▶ **Aim of the task**: Output each line of the material exactly as it stands.

▶ **Information shown**:
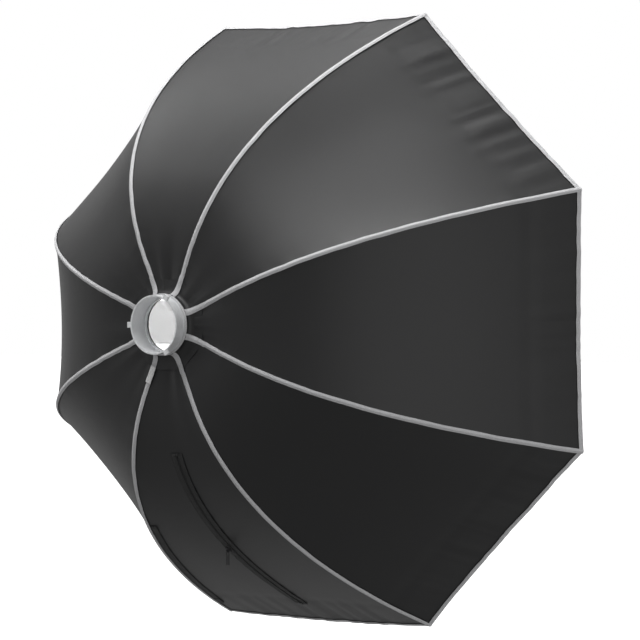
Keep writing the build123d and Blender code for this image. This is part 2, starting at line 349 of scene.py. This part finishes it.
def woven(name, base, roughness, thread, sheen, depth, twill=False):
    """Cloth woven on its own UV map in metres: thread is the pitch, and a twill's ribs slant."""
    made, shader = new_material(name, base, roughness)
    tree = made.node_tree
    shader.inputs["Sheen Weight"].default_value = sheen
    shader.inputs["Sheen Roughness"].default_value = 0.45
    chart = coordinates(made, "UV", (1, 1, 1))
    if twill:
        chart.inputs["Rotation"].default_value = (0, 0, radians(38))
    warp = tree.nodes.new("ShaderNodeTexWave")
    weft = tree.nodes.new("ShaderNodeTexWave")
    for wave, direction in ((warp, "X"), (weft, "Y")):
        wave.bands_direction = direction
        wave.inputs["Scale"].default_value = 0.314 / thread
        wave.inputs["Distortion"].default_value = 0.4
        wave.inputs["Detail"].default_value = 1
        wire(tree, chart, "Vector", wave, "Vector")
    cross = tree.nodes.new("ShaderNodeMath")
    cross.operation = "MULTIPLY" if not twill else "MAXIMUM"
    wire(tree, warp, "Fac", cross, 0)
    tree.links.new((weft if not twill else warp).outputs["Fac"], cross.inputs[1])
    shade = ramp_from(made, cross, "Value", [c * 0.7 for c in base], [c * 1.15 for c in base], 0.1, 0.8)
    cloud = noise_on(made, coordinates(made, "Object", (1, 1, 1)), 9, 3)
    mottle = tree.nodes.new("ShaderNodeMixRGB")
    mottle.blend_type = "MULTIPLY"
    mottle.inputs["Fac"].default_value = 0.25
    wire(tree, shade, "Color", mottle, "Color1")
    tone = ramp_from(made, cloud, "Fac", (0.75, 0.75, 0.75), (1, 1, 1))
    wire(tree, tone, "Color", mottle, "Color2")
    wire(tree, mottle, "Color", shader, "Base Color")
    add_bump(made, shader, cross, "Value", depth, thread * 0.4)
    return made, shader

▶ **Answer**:
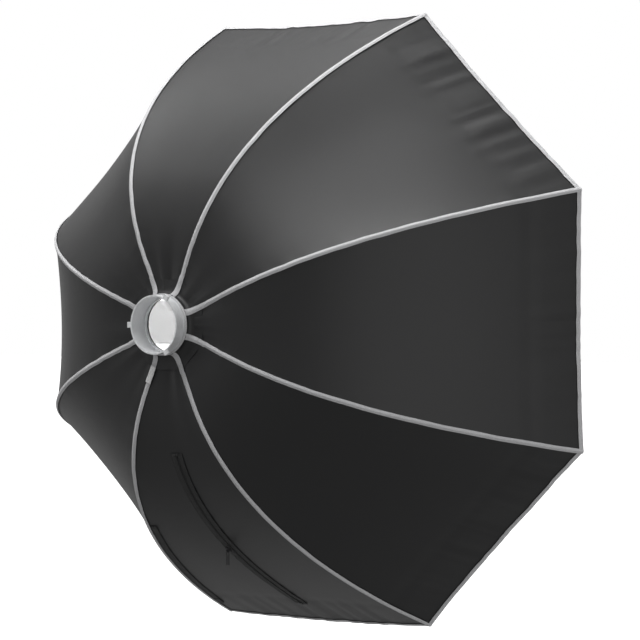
Keep writing the build123d and Blender code for this image. This is part 2, starting at line 349 of scene.py. This part finishes it.
def woven(name, base, roughness, thread, sheen, depth, twill=False):
    """Cloth woven on its own UV map in metres: thread is the pitch, and a twill's ribs slant."""
    made, shader = new_material(name, base, roughness)
    tree = made.node_tree
    shader.inputs["Sheen Weight"].default_value = sheen
    shader.inputs["Sheen Roughness"].default_value = 0.45
    chart = coordinates(made, "UV", (1, 1, 1))
    if twill:
        chart.inputs["Rotation"].default_value = (0, 0, radians(38))
    warp = tree.nodes.new("ShaderNodeTexWave")
    weft = tree.nodes.new("ShaderNodeTexWave")
    for wave, direction in ((warp, "X"), (weft, "Y")):
        wave.bands_direction = direction
        wave.inputs["Scale"].default_value = 0.314 / thread
        wave.inputs["Distortion"].default_value = 0.4
        wave.inputs["Detail"].default_value = 1
        wire(tree, chart, "Vector", wave, "Vector")
    cross = tree.nodes.new("ShaderNodeMath")
    cross.operation = "MULTIPLY" if not twill else "MAXIMUM"
    wire(tree, warp, "Fac", cross, 0)
    tree.links.new((weft if not twill else warp).outputs["Fac"], cross.inputs[1])
    shade = ramp_from(made, cross, "Value", [c * 0.7 for c in base], [c * 1.15 for c in base], 0.1, 0.8)
    cloud = noise_on(made, coordinates(made, "Object", (1, 1, 1)), 9, 3)
    mottle = tree.nodes.new("ShaderNodeMixRGB")
    mottle.blend_type = "MULTIPLY"
    mottle.inputs["Fac"].default_value = 0.25
    wire(tree, shade, "Color", mottle, "Color1")
    tone = ramp_from(made, cloud, "Fac", (0.75, 0.75, 0.75), (1, 1, 1))
    wire(tree, tone, "Color", mottle, "Color2")
    wire(tree, mottle, "Color", shader, "Base Color")
    add_bump(made, shader, cross, "Value", depth, thread * 0.4)
    return made, shader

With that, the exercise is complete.